### THE TASK
The entries below contain a line with "Continue the FreeCAD" and a line with "return np.concatenate([flat, height], axis=-1)". Retype exactly everything from the first down to the second, both included, and nothing else.

### STORED ROWS
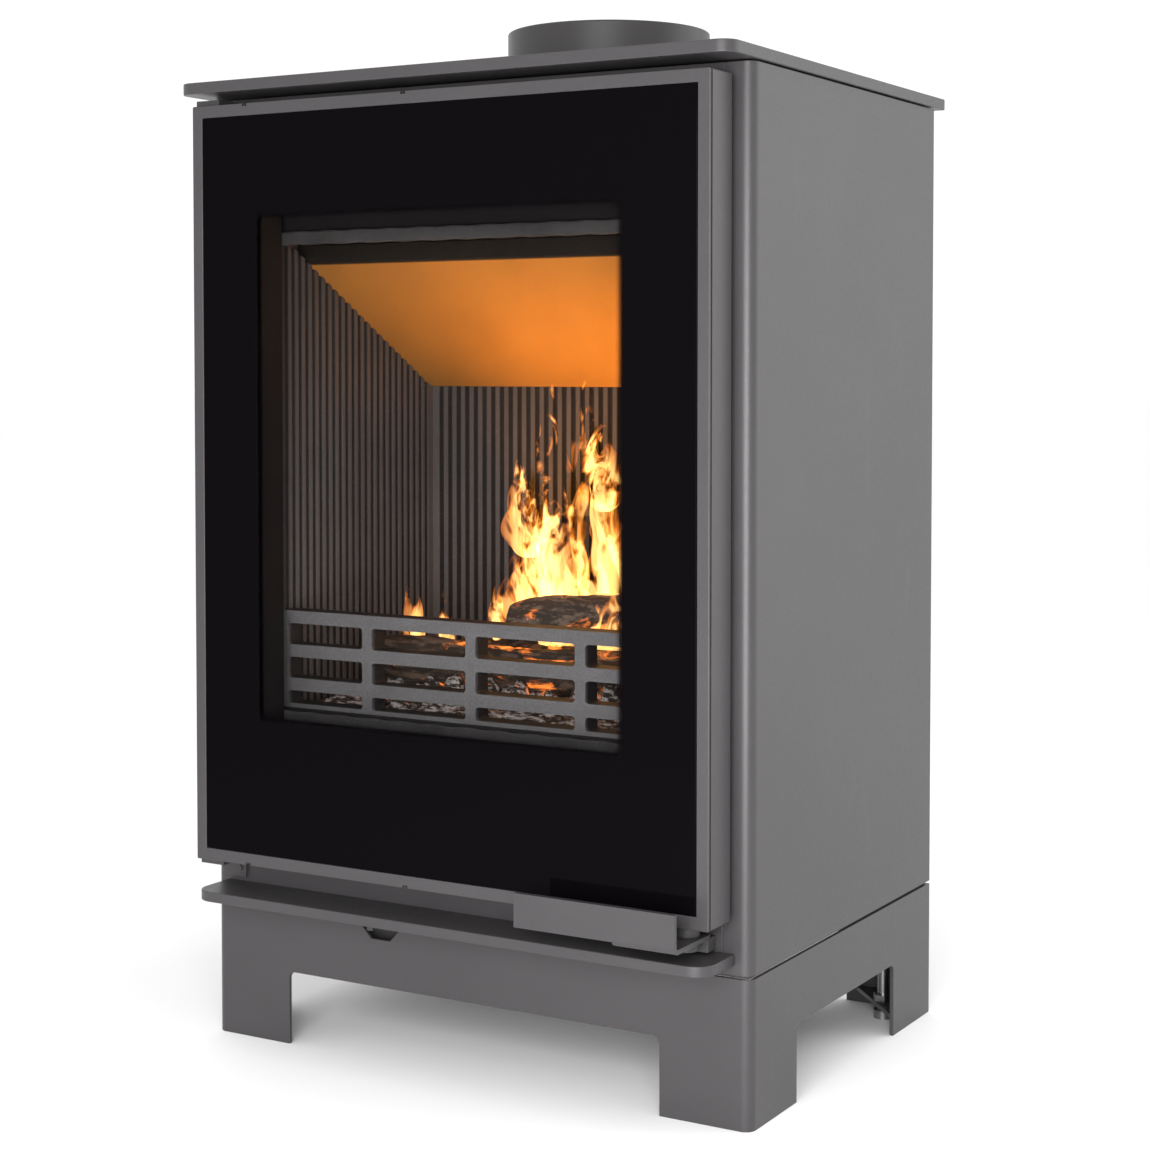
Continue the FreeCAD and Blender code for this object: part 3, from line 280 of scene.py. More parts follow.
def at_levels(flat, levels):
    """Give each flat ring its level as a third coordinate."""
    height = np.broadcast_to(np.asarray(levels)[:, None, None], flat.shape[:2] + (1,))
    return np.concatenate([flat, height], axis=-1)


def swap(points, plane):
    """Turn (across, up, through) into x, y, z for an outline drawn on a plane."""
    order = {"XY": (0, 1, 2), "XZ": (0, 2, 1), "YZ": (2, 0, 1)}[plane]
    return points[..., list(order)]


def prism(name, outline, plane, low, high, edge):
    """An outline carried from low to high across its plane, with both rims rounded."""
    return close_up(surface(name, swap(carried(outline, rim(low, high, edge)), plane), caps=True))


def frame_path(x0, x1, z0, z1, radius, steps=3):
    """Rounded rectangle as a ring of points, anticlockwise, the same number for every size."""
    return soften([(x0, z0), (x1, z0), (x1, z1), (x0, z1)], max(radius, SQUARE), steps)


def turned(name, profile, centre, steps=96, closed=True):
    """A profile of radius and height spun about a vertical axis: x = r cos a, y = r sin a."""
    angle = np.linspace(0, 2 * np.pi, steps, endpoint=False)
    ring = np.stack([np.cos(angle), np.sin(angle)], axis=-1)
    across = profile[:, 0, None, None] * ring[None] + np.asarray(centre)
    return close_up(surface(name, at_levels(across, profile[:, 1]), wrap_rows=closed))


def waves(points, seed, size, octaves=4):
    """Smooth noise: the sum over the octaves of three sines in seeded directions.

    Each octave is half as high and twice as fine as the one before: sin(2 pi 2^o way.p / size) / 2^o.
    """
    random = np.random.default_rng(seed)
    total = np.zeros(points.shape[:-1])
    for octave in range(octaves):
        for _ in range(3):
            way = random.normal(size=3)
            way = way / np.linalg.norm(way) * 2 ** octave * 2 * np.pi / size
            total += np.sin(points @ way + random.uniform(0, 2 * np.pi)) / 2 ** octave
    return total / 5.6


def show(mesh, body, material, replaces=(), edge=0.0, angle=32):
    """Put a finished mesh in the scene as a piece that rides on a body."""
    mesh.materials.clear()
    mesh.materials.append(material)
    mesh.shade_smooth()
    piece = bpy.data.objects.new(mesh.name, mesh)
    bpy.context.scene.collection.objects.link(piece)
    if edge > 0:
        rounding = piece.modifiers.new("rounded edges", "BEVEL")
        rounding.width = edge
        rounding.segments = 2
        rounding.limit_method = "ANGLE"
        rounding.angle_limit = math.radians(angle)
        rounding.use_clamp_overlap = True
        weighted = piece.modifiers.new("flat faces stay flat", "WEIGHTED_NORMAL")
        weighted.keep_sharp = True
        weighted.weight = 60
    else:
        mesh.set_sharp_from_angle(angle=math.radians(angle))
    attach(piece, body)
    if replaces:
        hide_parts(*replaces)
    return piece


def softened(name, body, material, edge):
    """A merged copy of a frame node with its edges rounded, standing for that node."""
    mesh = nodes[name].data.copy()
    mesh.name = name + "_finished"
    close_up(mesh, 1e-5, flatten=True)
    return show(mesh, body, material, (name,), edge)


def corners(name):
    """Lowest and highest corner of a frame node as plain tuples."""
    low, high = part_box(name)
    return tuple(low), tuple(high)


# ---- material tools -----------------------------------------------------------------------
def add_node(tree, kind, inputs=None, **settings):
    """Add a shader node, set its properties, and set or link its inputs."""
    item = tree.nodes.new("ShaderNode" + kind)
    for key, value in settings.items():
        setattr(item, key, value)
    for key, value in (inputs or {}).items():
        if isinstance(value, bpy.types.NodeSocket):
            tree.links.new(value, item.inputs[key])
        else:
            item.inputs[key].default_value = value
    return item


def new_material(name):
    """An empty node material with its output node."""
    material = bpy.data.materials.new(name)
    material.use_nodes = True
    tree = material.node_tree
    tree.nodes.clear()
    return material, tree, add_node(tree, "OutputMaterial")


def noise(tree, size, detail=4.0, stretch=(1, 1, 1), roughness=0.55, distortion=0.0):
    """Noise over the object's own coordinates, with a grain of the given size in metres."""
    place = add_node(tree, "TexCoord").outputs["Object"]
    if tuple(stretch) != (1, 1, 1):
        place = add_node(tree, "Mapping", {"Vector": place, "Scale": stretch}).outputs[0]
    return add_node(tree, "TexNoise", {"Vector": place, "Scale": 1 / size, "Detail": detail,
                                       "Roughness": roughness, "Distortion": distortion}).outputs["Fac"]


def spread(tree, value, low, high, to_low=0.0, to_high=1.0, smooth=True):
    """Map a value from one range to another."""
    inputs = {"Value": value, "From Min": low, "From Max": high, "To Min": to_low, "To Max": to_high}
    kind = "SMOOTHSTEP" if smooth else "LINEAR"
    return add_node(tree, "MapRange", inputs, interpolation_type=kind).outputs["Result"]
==
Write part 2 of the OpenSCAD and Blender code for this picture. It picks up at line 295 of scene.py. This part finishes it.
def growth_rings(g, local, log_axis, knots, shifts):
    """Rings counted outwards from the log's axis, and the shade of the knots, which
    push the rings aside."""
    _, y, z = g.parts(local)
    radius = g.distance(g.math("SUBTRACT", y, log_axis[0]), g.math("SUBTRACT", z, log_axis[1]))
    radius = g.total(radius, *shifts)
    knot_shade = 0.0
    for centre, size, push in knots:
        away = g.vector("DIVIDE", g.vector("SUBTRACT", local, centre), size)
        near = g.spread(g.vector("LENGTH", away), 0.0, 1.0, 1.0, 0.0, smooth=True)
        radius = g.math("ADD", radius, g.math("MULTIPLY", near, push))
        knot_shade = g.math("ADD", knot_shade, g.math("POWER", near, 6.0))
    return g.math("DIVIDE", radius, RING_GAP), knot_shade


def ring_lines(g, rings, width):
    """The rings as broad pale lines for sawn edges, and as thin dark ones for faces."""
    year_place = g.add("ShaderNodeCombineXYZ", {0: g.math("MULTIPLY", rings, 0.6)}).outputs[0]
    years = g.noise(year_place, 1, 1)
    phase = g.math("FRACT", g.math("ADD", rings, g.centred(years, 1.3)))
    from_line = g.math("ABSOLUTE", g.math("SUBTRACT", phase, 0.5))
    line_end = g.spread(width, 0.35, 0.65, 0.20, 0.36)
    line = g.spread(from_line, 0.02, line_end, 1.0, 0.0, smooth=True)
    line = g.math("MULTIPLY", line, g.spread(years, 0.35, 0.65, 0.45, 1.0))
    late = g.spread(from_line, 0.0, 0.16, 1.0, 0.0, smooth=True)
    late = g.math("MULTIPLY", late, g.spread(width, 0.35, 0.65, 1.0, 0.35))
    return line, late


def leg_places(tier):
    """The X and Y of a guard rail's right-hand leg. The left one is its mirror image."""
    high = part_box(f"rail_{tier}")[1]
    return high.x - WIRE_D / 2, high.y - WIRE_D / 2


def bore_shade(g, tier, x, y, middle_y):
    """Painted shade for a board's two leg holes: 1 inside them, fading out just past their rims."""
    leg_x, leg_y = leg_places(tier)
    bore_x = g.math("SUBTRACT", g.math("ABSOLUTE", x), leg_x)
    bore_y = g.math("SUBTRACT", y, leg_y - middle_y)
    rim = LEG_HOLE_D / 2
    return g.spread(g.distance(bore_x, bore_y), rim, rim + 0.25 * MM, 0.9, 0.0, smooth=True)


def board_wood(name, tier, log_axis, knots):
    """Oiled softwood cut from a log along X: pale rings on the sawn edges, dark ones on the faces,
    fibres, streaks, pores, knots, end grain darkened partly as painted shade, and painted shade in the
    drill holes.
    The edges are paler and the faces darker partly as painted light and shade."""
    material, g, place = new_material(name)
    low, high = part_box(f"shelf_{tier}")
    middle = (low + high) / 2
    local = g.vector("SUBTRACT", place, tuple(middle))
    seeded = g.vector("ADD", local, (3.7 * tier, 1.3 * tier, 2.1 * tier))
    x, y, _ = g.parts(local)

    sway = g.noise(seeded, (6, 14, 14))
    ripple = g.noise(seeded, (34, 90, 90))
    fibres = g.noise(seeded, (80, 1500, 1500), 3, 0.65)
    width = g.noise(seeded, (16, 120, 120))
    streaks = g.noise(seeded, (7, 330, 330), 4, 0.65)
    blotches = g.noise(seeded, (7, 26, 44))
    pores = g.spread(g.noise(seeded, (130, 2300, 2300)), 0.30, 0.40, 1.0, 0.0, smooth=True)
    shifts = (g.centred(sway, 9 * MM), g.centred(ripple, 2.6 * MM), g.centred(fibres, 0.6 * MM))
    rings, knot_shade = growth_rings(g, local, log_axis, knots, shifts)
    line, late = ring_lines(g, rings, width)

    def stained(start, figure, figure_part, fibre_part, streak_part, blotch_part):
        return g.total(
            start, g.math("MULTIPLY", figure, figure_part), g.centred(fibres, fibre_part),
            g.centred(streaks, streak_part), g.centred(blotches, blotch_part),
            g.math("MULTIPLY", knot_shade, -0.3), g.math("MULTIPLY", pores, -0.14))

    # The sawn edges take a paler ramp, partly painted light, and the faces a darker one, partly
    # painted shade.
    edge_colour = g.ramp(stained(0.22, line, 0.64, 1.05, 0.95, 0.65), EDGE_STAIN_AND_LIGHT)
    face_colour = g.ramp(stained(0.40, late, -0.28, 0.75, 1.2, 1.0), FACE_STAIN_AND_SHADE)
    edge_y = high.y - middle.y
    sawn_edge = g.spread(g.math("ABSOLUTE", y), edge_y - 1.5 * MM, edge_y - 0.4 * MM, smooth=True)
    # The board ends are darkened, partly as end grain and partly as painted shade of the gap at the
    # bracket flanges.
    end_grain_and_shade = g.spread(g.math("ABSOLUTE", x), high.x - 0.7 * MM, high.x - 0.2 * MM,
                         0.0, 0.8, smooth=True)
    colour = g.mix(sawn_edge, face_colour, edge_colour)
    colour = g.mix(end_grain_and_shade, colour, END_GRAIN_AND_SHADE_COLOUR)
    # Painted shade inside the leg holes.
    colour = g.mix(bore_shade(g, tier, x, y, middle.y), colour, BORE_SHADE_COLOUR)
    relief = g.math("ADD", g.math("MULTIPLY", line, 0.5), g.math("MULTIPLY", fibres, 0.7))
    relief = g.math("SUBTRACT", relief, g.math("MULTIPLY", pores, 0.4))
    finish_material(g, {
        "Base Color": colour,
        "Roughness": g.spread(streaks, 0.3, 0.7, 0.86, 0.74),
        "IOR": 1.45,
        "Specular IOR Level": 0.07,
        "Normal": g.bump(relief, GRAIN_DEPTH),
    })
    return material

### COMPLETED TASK
Continue the FreeCAD and Blender code for this object: part 3, from line 280 of scene.py. More parts follow.
def at_levels(flat, levels):
    """Give each flat ring its level as a third coordinate."""
    height = np.broadcast_to(np.asarray(levels)[:, None, None], flat.shape[:2] + (1,))
    return np.concatenate([flat, height], axis=-1)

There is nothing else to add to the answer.